PROBLEM TO WORK ON
Every line in the data below from the one containing "Write the OpenSCAD" down to the one containing "inner_break = 0.06; // [0.02:0.01:0.1]", both included, must be retyped exactly; no other line is to appear.

RECORDS SHOWN
········

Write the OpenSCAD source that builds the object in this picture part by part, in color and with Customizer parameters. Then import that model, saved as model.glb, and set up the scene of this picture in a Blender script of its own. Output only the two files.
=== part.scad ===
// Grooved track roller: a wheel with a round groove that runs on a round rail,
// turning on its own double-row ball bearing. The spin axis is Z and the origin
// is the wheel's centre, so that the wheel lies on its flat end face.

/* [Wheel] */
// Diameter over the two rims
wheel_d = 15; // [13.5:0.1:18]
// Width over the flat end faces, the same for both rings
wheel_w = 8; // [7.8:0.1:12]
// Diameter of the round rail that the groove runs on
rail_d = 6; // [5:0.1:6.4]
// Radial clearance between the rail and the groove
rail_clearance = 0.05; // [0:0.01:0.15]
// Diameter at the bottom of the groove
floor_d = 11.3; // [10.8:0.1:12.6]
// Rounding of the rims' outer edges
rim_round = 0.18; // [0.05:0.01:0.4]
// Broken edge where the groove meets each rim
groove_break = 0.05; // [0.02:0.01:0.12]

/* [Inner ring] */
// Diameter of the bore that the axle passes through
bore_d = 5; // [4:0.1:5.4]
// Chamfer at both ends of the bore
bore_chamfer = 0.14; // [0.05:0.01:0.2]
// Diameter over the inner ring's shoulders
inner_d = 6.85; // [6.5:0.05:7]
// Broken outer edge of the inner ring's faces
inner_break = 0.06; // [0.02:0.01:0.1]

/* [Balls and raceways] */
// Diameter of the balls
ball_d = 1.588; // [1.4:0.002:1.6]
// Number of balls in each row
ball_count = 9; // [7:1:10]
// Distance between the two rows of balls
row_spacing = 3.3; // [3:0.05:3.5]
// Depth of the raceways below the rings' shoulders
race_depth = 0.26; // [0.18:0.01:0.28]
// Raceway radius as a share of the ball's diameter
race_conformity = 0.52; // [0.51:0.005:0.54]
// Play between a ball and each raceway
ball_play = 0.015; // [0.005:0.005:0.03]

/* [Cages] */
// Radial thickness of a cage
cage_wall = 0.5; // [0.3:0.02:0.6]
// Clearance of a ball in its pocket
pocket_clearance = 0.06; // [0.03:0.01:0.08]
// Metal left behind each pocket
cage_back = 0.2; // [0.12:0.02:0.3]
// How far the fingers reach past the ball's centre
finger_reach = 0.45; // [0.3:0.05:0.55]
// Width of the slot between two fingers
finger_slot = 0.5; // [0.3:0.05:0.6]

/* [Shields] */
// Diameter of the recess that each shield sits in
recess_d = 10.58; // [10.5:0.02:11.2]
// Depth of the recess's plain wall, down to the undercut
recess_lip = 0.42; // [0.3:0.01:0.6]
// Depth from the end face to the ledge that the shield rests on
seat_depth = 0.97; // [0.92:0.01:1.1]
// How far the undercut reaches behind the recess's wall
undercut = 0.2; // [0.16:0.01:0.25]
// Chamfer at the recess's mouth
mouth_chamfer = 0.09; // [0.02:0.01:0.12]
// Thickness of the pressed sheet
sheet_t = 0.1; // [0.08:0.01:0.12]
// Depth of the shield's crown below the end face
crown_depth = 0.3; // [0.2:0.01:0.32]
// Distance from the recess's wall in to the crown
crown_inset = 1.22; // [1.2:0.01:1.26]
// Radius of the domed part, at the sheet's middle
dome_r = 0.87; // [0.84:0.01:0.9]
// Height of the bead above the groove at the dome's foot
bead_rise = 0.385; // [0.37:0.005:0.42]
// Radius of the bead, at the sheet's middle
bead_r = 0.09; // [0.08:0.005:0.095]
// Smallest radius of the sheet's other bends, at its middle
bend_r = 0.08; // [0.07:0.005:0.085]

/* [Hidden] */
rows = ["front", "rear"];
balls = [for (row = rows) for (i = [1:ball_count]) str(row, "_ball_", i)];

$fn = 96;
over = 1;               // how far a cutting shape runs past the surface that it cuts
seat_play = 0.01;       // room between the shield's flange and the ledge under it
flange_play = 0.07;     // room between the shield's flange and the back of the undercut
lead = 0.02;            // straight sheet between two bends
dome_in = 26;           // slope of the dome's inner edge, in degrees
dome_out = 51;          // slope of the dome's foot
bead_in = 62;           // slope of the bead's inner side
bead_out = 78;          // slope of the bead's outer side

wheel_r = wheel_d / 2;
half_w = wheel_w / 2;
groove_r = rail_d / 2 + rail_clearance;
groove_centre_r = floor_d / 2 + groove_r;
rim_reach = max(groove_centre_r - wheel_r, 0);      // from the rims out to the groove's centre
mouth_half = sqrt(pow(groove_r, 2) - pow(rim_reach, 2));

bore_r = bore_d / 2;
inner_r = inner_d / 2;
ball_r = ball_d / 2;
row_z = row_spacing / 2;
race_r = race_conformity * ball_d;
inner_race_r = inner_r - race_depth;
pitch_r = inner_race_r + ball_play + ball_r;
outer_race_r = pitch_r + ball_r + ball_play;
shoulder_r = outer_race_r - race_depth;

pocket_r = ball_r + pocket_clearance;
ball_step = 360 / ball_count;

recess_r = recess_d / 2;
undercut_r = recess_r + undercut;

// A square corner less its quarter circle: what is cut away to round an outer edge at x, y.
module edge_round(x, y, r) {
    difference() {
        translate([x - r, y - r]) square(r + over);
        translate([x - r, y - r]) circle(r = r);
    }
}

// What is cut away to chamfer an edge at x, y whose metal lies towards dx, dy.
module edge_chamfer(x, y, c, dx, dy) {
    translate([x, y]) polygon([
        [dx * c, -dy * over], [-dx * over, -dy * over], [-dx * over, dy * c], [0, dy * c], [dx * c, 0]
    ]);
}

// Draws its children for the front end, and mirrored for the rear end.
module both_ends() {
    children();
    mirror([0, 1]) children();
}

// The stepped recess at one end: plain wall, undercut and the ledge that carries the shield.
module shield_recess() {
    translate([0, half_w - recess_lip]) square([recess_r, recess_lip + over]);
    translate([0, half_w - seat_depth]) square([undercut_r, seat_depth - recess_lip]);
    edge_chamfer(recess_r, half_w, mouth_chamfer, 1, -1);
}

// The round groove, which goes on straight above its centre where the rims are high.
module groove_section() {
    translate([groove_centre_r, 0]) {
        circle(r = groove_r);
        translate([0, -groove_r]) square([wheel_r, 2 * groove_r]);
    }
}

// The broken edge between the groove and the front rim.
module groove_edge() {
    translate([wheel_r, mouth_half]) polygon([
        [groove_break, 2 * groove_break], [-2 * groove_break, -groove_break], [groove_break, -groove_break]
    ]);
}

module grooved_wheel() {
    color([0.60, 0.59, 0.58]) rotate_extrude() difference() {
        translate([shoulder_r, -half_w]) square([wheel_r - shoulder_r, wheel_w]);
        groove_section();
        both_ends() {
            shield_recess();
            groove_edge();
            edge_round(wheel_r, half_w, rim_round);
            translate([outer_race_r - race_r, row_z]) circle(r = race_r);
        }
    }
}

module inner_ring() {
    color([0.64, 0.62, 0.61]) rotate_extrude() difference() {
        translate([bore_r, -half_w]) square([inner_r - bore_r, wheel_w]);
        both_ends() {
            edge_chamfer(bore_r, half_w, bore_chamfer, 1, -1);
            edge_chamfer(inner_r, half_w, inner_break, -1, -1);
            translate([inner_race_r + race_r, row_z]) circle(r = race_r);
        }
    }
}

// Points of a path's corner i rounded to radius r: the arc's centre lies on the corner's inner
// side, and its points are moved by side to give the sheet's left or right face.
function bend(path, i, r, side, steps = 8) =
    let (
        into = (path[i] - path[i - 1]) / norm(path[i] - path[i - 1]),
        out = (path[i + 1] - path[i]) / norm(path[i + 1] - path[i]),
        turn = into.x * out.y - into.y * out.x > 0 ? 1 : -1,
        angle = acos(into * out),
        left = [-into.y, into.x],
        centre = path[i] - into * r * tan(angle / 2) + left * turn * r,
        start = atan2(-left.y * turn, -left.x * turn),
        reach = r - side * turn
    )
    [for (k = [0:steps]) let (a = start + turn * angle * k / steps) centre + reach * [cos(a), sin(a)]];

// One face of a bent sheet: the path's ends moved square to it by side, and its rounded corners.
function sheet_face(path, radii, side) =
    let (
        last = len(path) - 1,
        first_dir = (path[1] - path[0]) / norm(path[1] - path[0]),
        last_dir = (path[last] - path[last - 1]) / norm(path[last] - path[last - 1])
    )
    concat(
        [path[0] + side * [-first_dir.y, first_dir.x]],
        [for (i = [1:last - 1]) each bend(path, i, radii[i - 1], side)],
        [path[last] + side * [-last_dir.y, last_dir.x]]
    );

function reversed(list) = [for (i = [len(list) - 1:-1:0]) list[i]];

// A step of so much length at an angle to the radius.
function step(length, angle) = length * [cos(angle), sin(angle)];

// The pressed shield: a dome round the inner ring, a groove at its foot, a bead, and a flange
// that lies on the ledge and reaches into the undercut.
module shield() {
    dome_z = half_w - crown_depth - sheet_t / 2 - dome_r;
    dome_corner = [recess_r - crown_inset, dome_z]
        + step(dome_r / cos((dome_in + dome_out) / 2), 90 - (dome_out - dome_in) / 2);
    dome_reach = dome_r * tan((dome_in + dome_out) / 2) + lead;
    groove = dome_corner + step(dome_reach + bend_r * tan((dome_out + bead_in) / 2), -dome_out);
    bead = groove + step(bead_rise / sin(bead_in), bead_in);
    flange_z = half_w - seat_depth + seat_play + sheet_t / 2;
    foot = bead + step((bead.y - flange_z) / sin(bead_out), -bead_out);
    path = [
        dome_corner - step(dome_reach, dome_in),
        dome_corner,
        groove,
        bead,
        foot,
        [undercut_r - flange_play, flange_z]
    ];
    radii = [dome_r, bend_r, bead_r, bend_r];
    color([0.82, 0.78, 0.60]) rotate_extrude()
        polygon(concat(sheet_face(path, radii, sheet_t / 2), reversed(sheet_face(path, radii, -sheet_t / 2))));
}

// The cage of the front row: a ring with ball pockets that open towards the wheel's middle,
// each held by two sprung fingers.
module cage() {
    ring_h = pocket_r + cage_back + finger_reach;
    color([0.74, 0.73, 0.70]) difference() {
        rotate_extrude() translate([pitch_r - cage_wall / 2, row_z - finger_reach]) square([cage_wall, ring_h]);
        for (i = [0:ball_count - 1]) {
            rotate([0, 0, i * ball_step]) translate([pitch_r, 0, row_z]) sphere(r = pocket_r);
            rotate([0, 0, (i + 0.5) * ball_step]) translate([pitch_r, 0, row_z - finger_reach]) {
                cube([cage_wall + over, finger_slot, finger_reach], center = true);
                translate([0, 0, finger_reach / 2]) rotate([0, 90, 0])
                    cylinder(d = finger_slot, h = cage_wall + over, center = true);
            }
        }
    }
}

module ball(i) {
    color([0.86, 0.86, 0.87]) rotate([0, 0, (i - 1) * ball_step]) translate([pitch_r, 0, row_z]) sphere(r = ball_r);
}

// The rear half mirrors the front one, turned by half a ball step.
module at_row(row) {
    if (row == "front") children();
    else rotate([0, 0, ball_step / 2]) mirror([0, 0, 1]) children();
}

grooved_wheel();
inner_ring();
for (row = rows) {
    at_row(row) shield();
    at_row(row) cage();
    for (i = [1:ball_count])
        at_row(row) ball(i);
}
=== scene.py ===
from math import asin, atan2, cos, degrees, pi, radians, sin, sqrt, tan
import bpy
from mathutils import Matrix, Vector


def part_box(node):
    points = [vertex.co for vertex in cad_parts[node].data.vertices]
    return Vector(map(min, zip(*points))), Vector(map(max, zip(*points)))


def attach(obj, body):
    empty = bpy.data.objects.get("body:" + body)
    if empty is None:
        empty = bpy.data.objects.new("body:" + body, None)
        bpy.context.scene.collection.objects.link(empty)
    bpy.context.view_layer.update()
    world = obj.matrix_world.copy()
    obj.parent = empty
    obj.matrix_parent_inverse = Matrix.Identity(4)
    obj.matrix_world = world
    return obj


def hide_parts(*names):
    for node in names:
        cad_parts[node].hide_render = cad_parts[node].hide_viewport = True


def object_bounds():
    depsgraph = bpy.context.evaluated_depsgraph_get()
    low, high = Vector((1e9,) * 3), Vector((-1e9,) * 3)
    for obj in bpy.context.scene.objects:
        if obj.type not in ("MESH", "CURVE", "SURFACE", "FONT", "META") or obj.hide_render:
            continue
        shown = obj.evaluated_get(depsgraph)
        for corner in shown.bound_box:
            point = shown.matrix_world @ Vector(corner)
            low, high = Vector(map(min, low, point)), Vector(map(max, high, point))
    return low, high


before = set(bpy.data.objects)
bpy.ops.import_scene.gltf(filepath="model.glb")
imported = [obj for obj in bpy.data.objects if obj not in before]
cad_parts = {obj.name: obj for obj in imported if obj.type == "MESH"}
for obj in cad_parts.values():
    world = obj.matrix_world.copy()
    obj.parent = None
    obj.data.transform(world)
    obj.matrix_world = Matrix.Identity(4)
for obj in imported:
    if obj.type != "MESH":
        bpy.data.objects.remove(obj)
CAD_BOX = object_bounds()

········

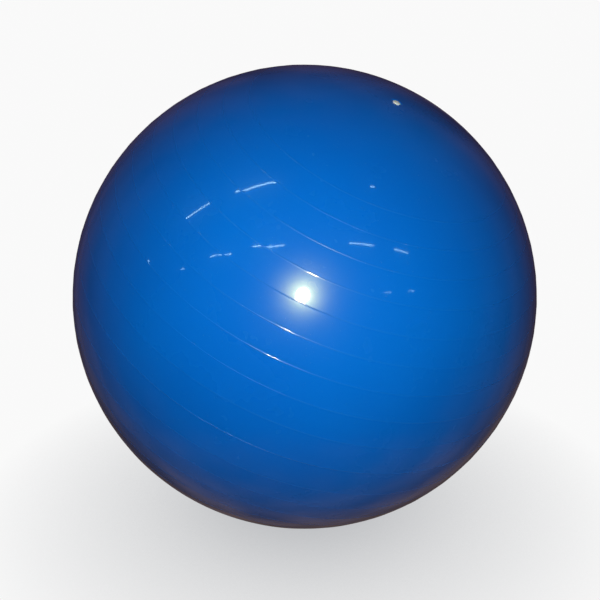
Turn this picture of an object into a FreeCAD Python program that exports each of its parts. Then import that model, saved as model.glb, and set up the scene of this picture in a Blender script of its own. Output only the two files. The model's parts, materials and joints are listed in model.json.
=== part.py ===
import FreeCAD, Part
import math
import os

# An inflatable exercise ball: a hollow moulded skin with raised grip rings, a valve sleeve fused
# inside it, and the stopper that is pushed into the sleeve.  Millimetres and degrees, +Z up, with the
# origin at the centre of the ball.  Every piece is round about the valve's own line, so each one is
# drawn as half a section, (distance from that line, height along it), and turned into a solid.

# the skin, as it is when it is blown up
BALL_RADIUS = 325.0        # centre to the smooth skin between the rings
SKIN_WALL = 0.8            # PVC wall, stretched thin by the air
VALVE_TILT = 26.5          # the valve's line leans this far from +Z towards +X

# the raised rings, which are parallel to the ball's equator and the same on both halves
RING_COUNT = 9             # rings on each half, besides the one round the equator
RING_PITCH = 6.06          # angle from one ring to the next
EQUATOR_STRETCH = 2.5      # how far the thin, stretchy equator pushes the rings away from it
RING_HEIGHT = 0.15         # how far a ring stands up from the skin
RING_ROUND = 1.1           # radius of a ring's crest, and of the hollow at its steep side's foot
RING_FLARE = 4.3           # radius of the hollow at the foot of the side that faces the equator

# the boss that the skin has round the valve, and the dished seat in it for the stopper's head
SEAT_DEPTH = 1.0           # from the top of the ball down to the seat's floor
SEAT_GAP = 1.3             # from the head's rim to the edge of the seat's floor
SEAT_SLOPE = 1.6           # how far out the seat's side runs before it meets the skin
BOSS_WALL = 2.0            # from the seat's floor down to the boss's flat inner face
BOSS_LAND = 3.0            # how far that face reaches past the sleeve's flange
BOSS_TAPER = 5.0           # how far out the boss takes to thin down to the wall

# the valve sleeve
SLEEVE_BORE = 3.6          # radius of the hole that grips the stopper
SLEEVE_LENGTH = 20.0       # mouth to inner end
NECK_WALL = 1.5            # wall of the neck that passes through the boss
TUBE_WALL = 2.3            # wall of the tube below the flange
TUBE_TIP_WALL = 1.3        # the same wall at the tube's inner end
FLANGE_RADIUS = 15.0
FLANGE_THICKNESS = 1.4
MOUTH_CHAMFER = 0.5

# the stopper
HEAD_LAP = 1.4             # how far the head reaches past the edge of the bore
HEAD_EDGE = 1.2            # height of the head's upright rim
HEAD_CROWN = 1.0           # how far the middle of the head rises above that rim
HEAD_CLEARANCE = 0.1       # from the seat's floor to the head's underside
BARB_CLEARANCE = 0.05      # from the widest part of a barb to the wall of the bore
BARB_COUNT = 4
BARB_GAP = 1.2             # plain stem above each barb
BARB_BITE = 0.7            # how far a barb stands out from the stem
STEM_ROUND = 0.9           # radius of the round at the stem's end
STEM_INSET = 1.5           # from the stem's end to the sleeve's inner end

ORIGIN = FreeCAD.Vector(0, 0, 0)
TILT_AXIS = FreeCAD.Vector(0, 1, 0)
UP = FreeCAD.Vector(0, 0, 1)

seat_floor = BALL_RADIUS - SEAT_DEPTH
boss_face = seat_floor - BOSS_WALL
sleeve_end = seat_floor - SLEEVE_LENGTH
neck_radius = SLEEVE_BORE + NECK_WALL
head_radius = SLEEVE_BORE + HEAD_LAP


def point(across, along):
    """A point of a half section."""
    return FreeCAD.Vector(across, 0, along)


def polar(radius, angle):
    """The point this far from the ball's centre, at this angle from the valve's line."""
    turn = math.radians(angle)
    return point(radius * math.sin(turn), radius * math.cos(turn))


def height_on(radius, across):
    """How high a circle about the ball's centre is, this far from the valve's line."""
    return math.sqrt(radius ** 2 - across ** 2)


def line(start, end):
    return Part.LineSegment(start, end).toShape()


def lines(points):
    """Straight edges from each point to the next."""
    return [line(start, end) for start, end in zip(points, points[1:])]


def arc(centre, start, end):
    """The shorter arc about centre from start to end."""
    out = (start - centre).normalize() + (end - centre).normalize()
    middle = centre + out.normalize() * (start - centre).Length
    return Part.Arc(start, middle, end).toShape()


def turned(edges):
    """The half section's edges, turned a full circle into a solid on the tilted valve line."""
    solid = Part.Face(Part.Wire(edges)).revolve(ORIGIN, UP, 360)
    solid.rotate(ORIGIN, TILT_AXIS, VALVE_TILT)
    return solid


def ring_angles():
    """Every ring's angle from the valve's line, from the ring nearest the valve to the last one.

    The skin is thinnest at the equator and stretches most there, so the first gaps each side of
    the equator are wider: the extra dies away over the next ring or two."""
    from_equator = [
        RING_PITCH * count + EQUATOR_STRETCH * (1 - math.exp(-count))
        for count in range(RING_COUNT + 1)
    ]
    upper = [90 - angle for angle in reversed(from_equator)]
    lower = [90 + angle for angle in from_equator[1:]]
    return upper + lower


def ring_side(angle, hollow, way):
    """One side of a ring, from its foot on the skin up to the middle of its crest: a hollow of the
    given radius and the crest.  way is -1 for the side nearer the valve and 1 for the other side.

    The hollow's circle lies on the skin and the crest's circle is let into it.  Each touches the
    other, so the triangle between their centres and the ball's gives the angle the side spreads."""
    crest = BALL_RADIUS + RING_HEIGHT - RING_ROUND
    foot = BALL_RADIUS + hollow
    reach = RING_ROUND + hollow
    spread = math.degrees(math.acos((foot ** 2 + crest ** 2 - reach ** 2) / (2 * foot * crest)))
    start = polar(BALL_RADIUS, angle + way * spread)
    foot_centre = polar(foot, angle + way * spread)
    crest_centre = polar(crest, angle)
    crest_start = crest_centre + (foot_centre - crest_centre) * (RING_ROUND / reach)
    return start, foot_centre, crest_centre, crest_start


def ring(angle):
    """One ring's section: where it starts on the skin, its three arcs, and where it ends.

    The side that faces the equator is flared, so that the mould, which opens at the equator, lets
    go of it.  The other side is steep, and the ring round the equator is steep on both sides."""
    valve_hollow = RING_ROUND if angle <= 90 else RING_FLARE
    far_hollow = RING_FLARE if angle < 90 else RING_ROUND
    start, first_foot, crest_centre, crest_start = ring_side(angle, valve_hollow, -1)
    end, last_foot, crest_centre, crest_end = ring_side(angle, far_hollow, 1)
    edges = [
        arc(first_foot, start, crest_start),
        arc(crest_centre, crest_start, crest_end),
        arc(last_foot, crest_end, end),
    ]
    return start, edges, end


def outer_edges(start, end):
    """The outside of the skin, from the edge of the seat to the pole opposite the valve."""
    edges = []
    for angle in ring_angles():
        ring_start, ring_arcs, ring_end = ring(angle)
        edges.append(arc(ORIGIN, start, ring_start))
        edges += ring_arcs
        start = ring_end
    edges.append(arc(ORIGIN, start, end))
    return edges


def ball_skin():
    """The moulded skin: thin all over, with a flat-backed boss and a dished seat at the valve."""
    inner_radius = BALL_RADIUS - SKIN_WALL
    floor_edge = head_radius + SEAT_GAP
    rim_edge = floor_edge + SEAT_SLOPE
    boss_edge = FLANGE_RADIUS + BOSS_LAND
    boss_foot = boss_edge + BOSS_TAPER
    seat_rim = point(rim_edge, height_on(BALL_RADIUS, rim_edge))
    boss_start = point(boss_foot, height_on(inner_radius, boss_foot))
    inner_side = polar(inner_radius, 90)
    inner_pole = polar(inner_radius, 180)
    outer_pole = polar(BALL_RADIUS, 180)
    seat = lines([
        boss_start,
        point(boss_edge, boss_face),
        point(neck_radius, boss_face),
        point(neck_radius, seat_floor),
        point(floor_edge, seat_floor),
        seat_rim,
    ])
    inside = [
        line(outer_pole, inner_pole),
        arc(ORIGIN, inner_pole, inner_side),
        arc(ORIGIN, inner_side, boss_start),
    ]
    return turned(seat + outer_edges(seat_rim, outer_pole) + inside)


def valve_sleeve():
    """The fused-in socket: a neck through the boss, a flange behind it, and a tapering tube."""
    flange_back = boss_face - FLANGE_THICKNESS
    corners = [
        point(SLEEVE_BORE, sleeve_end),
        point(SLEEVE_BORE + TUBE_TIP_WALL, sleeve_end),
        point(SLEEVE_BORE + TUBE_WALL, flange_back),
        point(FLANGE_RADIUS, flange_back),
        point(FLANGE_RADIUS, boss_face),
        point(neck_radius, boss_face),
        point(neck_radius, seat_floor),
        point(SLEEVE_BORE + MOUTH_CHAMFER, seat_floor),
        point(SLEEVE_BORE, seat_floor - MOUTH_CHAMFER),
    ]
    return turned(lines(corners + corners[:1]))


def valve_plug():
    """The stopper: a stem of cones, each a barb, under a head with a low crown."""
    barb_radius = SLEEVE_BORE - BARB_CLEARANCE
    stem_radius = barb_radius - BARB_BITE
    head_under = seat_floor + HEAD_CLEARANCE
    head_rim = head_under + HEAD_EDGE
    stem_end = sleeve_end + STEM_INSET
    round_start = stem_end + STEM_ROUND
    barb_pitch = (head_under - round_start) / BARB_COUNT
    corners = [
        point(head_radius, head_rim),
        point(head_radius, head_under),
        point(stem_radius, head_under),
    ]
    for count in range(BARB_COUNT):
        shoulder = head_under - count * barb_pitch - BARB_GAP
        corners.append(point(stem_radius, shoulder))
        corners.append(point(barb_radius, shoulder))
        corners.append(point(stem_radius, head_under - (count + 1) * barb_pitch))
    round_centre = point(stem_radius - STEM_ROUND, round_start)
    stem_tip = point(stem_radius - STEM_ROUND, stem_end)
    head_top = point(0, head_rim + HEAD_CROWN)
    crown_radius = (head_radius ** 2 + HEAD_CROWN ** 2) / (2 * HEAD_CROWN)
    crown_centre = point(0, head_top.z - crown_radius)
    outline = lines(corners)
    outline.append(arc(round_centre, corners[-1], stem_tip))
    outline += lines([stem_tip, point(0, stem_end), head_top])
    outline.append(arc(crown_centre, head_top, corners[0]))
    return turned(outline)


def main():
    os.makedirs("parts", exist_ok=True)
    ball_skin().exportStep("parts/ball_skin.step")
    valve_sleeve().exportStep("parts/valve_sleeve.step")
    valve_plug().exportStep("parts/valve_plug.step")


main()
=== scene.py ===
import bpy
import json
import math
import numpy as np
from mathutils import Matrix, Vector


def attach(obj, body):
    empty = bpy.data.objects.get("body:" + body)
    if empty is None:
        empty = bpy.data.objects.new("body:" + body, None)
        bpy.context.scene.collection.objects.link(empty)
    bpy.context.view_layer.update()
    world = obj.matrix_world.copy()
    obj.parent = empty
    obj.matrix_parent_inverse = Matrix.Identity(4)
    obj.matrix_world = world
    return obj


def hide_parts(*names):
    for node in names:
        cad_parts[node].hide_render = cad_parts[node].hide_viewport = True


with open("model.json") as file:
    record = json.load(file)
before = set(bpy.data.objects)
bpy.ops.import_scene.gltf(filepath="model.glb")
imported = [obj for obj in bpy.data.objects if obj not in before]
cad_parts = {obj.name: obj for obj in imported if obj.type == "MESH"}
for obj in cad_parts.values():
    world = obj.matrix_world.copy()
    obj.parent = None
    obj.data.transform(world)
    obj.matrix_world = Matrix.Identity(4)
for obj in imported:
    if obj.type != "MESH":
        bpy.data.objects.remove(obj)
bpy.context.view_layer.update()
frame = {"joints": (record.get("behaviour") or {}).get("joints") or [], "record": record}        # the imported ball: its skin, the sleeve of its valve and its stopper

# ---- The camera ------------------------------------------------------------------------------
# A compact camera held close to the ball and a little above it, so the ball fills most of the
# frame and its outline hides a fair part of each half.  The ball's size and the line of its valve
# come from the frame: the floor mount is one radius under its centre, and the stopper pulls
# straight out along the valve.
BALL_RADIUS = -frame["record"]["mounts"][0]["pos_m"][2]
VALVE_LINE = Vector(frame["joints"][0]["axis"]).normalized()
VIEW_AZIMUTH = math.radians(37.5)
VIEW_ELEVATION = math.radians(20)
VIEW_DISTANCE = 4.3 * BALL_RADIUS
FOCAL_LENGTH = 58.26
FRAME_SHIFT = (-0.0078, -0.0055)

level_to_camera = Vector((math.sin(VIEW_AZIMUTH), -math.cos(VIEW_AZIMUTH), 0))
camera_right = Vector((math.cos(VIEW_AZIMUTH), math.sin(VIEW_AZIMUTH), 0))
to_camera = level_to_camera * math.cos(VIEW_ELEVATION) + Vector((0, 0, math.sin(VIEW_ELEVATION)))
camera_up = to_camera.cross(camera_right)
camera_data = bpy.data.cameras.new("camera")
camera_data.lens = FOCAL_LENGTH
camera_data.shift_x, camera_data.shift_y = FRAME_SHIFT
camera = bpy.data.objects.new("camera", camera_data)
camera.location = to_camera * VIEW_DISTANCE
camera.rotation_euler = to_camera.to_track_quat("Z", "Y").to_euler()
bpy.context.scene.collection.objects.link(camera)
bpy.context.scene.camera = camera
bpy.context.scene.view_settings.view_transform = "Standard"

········

SOLVED EXERCISE
Write the OpenSCAD source that builds the object in this picture part by part, in color and with Customizer parameters. Then import that model, saved as model.glb, and set up the scene of this picture in a Blender script of its own. Output only the two files.
=== part.scad ===
// Grooved track roller: a wheel with a round groove that runs on a round rail,
// turning on its own double-row ball bearing. The spin axis is Z and the origin
// is the wheel's centre, so that the wheel lies on its flat end face.

/* [Wheel] */
// Diameter over the two rims
wheel_d = 15; // [13.5:0.1:18]
// Width over the flat end faces, the same for both rings
wheel_w = 8; // [7.8:0.1:12]
// Diameter of the round rail that the groove runs on
rail_d = 6; // [5:0.1:6.4]
// Radial clearance between the rail and the groove
rail_clearance = 0.05; // [0:0.01:0.15]
// Diameter at the bottom of the groove
floor_d = 11.3; // [10.8:0.1:12.6]
// Rounding of the rims' outer edges
rim_round = 0.18; // [0.05:0.01:0.4]
// Broken edge where the groove meets each rim
groove_break = 0.05; // [0.02:0.01:0.12]

/* [Inner ring] */
// Diameter of the bore that the axle passes through
bore_d = 5; // [4:0.1:5.4]
// Chamfer at both ends of the bore
bore_chamfer = 0.14; // [0.05:0.01:0.2]
// Diameter over the inner ring's shoulders
inner_d = 6.85; // [6.5:0.05:7]
// Broken outer edge of the inner ring's faces
inner_break = 0.06; // [0.02:0.01:0.1]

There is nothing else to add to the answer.